Significantly, this process of interrogation and assertion has the potential to place the viewer in an unstable position in relation to many of the works, one which requires some rethinking of the simple "self/other" binary system – around which this exhibition is necessarily constructed. As curator, Clare Williamson, states in her catalogue essay, this "is an exploration of photo-based work by British and Australian practitioners whose work deals with issues of 'otherness' as perceived by the dominant culture in which they live". Thus, the exhibition both sets out to critique simple oppositions, at the same time as it enmeshes the viewer within such a structure – as a subject already complicit with the discriminations of the dominant culture.
To drastically oversimplify what seems to be going on in the exhibition, it would be possible to locate the works between two polar characterisations: either the work functions as a personal search for self, an attempt to locate or construct an individual identity between cultures, or it is explicitly engaged in a more general analysis (or exposure) of the politics of cultural marginalisation. Clearly, if these are "false" poles, a work might deal with both issues at once, or, through its location in relation to other works here, be opened up to readings which might lie dormant in other contexts – which, I think, is what happens to the latent "political" aspects of some of the Australian contributions.
In general, there seems to be quite a difference between most of the British based artists' work and the work produced in Australia. This may, in part, be a result of the quite specific set of cultural-political struggles that could be taken to provide some of the foundation for the British artists – particularly the policy framework established by the Greater London Council (GLC) in the mid-eighties. As Dawn Langley's catalogue essay points out, the GLC developed policy "in favour of an alliance of the dispossessed", contributing to the emergence of a "Black arts" movement, explicitly challenging the discriminatory practices of mainstream art institutions. My understanding of the Australian work included in the exhibition, is that while it can clearly be understood in terms of questions of cultural displacement, it does not seem to have so direct an engagement with the policies and programmes of the public sector (although Franco di Chiera's video, A Change of Face, is a clear exception).
The exploration of self-identity, and the deconstruction of the non-anglo as 'other ', emerge in this exhibition, not by an explicit pursuit, critique or interrogation of local or national policy objectives (around multiculturalism , for example), but through contemporary approaches to (self) portraiture and visual forms of "textual analysis". In this respect, the works do not differ markedly from approaches that have featured regularly at the Institute of Modern Art over the past decade. What is different, is the explicit prioritization of the cultural position of the individual artists-and hence, the collective position these artists might be seen to occupy within, alongside, or excluded from the "mainstream".
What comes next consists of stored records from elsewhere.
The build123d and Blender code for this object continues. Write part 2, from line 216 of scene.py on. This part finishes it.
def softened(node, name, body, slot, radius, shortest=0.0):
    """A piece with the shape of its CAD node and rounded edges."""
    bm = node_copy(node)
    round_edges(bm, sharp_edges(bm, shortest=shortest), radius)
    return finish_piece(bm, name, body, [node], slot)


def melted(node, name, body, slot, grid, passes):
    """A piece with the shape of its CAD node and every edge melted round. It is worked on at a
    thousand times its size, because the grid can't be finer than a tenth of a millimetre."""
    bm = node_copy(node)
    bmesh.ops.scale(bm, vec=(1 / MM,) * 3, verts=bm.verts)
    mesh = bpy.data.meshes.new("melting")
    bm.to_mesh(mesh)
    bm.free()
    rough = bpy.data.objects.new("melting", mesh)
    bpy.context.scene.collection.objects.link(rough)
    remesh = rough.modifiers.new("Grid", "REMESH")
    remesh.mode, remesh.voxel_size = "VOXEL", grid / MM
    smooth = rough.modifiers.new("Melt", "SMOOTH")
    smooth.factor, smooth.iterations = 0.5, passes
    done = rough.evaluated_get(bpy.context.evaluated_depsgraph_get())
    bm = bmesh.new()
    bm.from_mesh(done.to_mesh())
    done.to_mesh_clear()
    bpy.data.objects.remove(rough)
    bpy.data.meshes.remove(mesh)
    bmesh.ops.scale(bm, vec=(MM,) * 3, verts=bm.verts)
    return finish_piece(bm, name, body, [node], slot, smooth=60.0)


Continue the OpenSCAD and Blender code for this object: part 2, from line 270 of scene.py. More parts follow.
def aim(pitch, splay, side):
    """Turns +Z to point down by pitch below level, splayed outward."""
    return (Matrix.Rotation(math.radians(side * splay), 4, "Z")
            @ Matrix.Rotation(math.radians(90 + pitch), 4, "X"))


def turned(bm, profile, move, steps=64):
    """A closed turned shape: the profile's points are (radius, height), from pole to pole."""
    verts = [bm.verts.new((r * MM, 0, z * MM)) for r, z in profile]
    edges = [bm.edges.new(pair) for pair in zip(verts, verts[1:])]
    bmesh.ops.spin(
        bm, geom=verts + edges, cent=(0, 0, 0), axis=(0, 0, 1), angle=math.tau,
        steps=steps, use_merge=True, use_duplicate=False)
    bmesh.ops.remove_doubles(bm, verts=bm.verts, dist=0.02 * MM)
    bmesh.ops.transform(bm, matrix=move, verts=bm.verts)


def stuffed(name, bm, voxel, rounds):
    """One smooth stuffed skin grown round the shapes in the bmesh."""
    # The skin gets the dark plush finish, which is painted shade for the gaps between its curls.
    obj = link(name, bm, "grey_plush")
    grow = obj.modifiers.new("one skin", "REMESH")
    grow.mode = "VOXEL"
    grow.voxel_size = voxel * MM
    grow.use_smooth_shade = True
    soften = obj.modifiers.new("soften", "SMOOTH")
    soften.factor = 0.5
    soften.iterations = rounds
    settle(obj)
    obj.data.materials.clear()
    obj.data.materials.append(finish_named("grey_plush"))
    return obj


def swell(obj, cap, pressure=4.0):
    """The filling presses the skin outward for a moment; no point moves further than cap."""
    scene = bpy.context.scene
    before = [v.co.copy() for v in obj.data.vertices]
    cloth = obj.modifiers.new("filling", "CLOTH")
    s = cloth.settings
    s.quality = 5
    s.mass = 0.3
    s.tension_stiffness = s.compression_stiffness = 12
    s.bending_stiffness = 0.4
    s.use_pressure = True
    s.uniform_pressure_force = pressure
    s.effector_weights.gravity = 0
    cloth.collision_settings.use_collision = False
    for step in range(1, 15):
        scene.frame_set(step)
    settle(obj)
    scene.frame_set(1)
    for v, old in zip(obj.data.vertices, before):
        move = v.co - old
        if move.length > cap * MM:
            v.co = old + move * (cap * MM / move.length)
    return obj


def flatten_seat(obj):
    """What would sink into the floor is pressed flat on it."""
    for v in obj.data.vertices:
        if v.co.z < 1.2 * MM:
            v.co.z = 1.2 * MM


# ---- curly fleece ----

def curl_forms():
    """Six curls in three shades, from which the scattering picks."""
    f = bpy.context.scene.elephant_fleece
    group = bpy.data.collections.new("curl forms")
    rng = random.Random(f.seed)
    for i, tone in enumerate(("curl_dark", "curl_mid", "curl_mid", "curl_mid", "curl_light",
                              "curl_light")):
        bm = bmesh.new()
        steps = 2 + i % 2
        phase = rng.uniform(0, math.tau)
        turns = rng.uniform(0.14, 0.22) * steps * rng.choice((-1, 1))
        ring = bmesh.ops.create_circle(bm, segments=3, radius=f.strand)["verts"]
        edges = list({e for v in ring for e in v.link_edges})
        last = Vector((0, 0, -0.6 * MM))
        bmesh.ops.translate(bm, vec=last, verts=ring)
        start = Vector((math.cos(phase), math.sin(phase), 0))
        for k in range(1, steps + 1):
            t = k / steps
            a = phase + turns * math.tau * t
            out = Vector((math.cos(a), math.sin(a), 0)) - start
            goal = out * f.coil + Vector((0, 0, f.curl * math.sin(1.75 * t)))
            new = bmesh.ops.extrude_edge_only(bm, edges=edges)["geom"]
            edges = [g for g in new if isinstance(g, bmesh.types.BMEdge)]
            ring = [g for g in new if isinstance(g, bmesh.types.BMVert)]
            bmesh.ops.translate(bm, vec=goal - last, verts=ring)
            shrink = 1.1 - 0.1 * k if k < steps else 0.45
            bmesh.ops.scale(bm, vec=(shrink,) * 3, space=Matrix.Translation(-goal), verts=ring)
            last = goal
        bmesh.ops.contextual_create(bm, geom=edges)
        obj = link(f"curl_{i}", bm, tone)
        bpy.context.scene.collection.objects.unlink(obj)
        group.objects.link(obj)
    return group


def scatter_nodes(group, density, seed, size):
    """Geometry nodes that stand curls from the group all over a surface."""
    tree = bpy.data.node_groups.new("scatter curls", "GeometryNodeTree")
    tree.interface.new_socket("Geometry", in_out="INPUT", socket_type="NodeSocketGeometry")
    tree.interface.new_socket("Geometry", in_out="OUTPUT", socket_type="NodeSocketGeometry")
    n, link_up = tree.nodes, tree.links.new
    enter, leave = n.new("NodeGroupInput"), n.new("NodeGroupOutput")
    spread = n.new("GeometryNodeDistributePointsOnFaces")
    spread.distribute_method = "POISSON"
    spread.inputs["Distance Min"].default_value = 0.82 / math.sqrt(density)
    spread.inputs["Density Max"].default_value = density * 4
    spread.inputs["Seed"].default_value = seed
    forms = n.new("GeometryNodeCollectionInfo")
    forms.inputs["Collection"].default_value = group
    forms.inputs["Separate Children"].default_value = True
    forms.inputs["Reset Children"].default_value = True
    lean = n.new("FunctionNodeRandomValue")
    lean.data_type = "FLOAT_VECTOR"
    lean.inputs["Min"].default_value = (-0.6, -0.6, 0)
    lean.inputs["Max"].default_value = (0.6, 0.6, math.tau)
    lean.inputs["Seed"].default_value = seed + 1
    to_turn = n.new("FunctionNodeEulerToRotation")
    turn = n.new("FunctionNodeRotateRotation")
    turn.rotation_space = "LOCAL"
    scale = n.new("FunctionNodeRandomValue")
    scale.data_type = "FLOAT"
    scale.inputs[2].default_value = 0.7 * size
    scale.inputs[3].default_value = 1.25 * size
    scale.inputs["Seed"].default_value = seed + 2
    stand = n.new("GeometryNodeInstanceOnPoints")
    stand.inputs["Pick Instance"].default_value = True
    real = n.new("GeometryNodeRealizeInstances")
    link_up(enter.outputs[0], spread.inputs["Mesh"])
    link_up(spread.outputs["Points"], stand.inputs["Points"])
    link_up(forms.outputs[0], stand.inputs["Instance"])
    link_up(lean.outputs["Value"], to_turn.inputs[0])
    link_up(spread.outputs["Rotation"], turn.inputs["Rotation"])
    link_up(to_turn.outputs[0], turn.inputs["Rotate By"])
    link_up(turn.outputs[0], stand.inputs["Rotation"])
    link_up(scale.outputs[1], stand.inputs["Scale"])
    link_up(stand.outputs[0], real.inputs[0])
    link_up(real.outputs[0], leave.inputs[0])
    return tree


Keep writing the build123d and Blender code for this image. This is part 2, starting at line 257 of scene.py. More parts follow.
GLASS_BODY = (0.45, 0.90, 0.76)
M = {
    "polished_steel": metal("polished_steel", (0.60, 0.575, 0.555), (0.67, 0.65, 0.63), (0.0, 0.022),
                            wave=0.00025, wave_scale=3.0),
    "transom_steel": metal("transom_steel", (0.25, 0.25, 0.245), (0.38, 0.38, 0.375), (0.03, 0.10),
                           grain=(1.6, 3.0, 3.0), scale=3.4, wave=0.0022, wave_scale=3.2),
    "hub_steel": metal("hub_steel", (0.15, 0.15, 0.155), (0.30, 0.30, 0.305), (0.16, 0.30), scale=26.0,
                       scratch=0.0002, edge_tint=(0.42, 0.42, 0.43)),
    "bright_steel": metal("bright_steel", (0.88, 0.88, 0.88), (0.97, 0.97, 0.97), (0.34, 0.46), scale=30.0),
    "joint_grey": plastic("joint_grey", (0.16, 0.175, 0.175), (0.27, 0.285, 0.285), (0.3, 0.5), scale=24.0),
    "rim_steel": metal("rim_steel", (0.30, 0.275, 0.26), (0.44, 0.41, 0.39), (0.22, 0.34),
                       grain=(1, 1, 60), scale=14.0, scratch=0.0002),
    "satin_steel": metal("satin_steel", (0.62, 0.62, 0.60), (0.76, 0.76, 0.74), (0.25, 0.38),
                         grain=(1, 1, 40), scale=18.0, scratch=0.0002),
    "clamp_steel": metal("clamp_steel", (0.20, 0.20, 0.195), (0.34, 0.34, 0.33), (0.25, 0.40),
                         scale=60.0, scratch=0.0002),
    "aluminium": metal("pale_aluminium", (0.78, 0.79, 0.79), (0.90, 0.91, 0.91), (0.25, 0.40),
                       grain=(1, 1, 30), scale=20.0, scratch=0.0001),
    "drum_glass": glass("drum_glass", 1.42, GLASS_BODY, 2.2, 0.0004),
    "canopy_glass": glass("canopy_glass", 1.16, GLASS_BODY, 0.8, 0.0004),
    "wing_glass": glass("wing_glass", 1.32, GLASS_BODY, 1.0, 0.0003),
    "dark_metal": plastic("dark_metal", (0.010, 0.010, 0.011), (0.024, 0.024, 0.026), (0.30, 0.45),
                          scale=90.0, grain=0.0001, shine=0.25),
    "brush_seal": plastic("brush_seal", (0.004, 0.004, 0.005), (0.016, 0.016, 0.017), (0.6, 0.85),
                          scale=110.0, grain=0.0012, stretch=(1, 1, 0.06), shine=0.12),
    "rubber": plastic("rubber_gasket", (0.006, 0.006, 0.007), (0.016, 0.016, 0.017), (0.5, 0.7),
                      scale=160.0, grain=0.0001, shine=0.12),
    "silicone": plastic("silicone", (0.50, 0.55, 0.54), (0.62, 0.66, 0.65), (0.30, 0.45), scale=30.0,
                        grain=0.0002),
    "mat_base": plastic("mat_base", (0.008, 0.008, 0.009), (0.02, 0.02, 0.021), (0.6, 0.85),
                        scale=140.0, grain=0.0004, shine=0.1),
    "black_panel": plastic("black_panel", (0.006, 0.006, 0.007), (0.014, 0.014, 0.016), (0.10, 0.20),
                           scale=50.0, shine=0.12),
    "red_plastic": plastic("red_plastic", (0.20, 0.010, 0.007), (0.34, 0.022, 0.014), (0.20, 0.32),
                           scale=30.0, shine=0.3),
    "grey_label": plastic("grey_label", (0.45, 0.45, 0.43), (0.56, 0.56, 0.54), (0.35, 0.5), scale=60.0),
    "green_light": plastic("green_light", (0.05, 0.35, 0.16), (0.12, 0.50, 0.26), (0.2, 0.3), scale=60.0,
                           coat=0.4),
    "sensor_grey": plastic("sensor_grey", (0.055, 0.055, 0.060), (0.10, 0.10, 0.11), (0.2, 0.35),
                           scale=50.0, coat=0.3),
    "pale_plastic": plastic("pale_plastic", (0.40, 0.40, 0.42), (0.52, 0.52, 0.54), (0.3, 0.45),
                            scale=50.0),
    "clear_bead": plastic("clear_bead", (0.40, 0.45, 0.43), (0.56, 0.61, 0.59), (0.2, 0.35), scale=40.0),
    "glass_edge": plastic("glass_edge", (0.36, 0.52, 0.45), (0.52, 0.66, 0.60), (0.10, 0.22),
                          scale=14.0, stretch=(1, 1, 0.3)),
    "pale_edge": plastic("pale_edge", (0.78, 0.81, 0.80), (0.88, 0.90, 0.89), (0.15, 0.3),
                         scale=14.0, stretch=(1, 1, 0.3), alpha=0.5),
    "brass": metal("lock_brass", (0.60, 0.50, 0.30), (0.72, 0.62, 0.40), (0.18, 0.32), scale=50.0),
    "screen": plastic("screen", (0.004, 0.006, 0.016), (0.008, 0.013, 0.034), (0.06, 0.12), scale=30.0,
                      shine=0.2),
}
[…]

Some of the tensions that might emerge between the taking up of a position as a "mainstream" artist and a critical practice from "the margins", were explored within the exhibition and taken up explicitly in a documented exchange between curator, Clare Williamson, and Tracey Moffatt. In declining an invitation to be involved as an exhibiting artist, Moffatt suggested that such contexts have a tendency to "ghettoise" the very artists they aim to support, and end up preaching to the converted, rather than actually changing the system. While to some extent this may be so, such a position depends upon a highly differentiated conception of art world discourses and exhibition contexts. It also depends upon one view of what art practice is about – giving priority to ART, over "activism".
To illustrate the difference – at three points on a linear scale – it would be possible to contrast the work of Sutapa Biswas, Roshini Kempadoo and Rhonda Wilson. While Sutapa Biswas's photographs are dark, mysterious and evocative investigations of self identity, Roshini Kempadoo mixes appropriated images, 'self-portrait' and text, to "deconstruct" dominant visual codes and stereotypes – through this more "critical" process she clearly asserts self identity: "I refuse to be claimed by events and eventualities other than my own in constant expression". If the work of these two artists, like the bulk of the work in the exhibition, falls within the framework of "aesthetic" or "deconstructive" practice, Rhonda Wilson's offset poster, A Sense of Place : Women and Homelessness 1988-89, is easier to identity as a work of cultural activism – just the kind of work that is often excluded from "mainstream" art contexts, on the grounds that it lacks "quality".
The real problem then, is how questions of racial and cultural background are overlaid by the issues of "quality", "good art", or even "ideologically sound" cultural activism. How do these issues have an impact on the "politics of exclusion"? How can art discourses have an impact on broader issues of racial and cultural politics? Can art play a role in changing the way different cultural groups interact? In the end, I don't think that "Who Do You Take Me For?" provides answers to these questions – what it does do is provide a matrix of lines of investigation and of address – speaking within marginalised contexts, and challenging dominant forms of social/cultural construction. In so doing, many of these works leave no clear space for "the dominant viewer", and even less of a sense that there is some easy cultural unity within "the art community" to which "we" all belong.